It is important to keep in mind that dams, by their placement alone, are inherently situated in culture, history, geography, geology, language, and discourse. Each dam has its own unique relationship with its context. We have chosen to situate our research at Bonneville Lock and Dam on the Columbia River. Bonneville is a 60-meter-high run-of-the-river dam located 40 miles east of Portland, Oregon. Opened in 1938, the Bonneville Dam is among the generation of high-profile federal hydropower projects that dominated the major rivers of the west through the 1930s and 1940s. Today, Bonneville Dam is used for hydropower generation through Bonneville Power Administration, recreation at the visitor’s center and local waterways, and fish migration through fish ladders that aid salmon and steelhead in their migration upstream to spawn (Bonneville Lock and Dam 2013).
The entire region of the Pacific Northwest, including Portland and the Bonneville Dam, is situated along the Cascadia Subduction Zone, a plate boundary prone to large earthquakes. Because the most recent Cascadia earthquake occurred in 1700 and severity of the Pacific Rim earthquake was not realized until the 1980’s, the infrastructure of Portland was not built with knowledge and policy that reflects the seismic character of its location (Ashford 2015). Even since the development of the Oregon Resilience Plan(Oregon Seismic Safety Policy Advisory Commission 2013), public agencies, private businesses and individuals are not adequately prepared for the impending earthquake. Because of the uncertainty around when, where, and how large to earthquake might be, it’s difficult to incite the cultural, legal, and social impetus needed to inspire a culture of preparedness (Ashford 2015).
The Bonneville Dam has a unique geologic placement that places it in a potentially hazardous area. The Columbia River Gorge has been the site of a number of historic landslides, including the great Bonneville Landslide of the 15th Century which actually blocked the course of the Columbia River for a time at the location of the Bridge of the Gods (Pierson 2014).
From our research, we have found no evidence that the Bonneville Dam is at risk of complete failure due to the seismic hazard of the Cascadia Subduction Zone. In fact, because Bonneville is under 100 feet and a run of the river dam which holds no significant reservoir behind it, the risks of dam failure are relatively low (CSADD 2010). Even the tsunami will likely have no effect on a dam so far upstream (Strauth 2015). This brings us to an important distinction between risk and hazard. Hazard is a potential source of harm. In this case, the earthquake is a hazard and the dam failure is a hazard. Risk in the other hand describes the likelihood that a being or object be harmed by the hazard. Risk, thus, is describes where events intersect with people or infrastructure and create problems.

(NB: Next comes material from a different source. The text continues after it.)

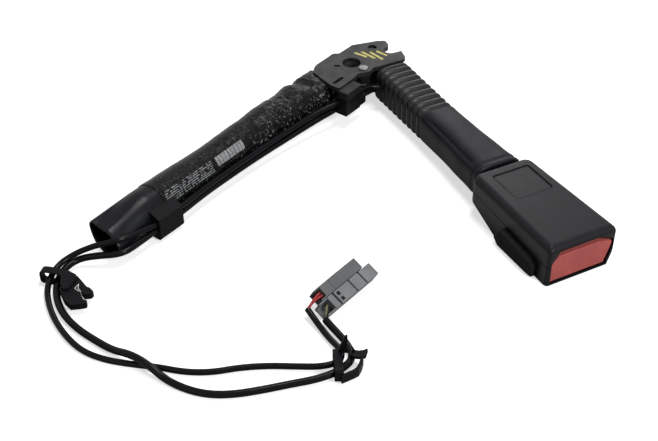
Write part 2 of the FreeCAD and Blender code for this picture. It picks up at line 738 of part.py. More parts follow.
# Lower clip: a block on the sleeve that both leads pass through
clip_start = size("clip_start")
clip_end = size("clip_end")
CLIP_SECTION = [(-3.6, 21.6), (0.4, 20.2), (6.6, 16.2), (6.9, 3.0), (5.6, 1.4), (-4.6, 1.4)]
clip_face = Part.Face(Part.makePolygon([Vector(clip_start, y, z)
                                        for y, z in CLIP_SECTION + CLIP_SECTION[:1]]))
clip = clip_face.extrude(Vector(clip_end - clip_start, 0, 0))
sleeve_space = Part.makeLoft(clear_wires, True, True)
switch_hole = Part.makeCylinder(switch_lead_radius + 0.02, 60, Vector(150, *SWITCH_RUN[0][1:]),
                                Vector(1, 0, 0))
igniter_hole = Part.makeCylinder(igniter_lead_radius + 0.02, 60, Vector(150, *IGNITER_RUN[0][1:]),
                                 Vector(1, 0, 0))
clip = clip.cut([sleeve_space, switch_hole, igniter_hole])
feature("lower_lead_clip", max(clip.Solids, key=lambda solid: solid.Volume), turned=True)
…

While predictions have been made about the effects an earthquake will have on the power the Bonneville dam supplies, little has been done to see how the actual dam will perform in a quake event. There is very little research published about the seismic hazards and risks at dams in the Pacific Northwest. We could not find an emergency action plan. The significance and need to assess the hazard and risk of the Bonneville dam can be summarized as: “The impact of earthquakes on public safety and the national economy can be reduced through improvement of the built- environment to resist earthquake effects such as ground shaking. Reduction of the economic impact on individuals and the nation can also be reduced by additional means such as earthquake insurance” (USGS 2016).
While we don’t possess the technical expertise to assess the Bonneville Dam for specific pathways of failure, we intend to explore potential locations of change in the infrastructure, landscape, and function of the Bonneville Dam as a result of a high magnitude earthquake. We ask: How might the function of the Bonneville Dam be altered in the event of a Cascadia earthquake? The structure of the Bonneville Dam is not likely to completely fail in the event of an 9.0 Cascadia quake event. However, certain aspects of the function, including its salmon rehabilitation. efforts, recreation opportunities, and energy production may be at risk or subject to change in the face of the impending earthquake. This study has the potential to provide insight into how human structures and the institutions that manage them might survive disasters through physical, functional, and symbolic adaptation.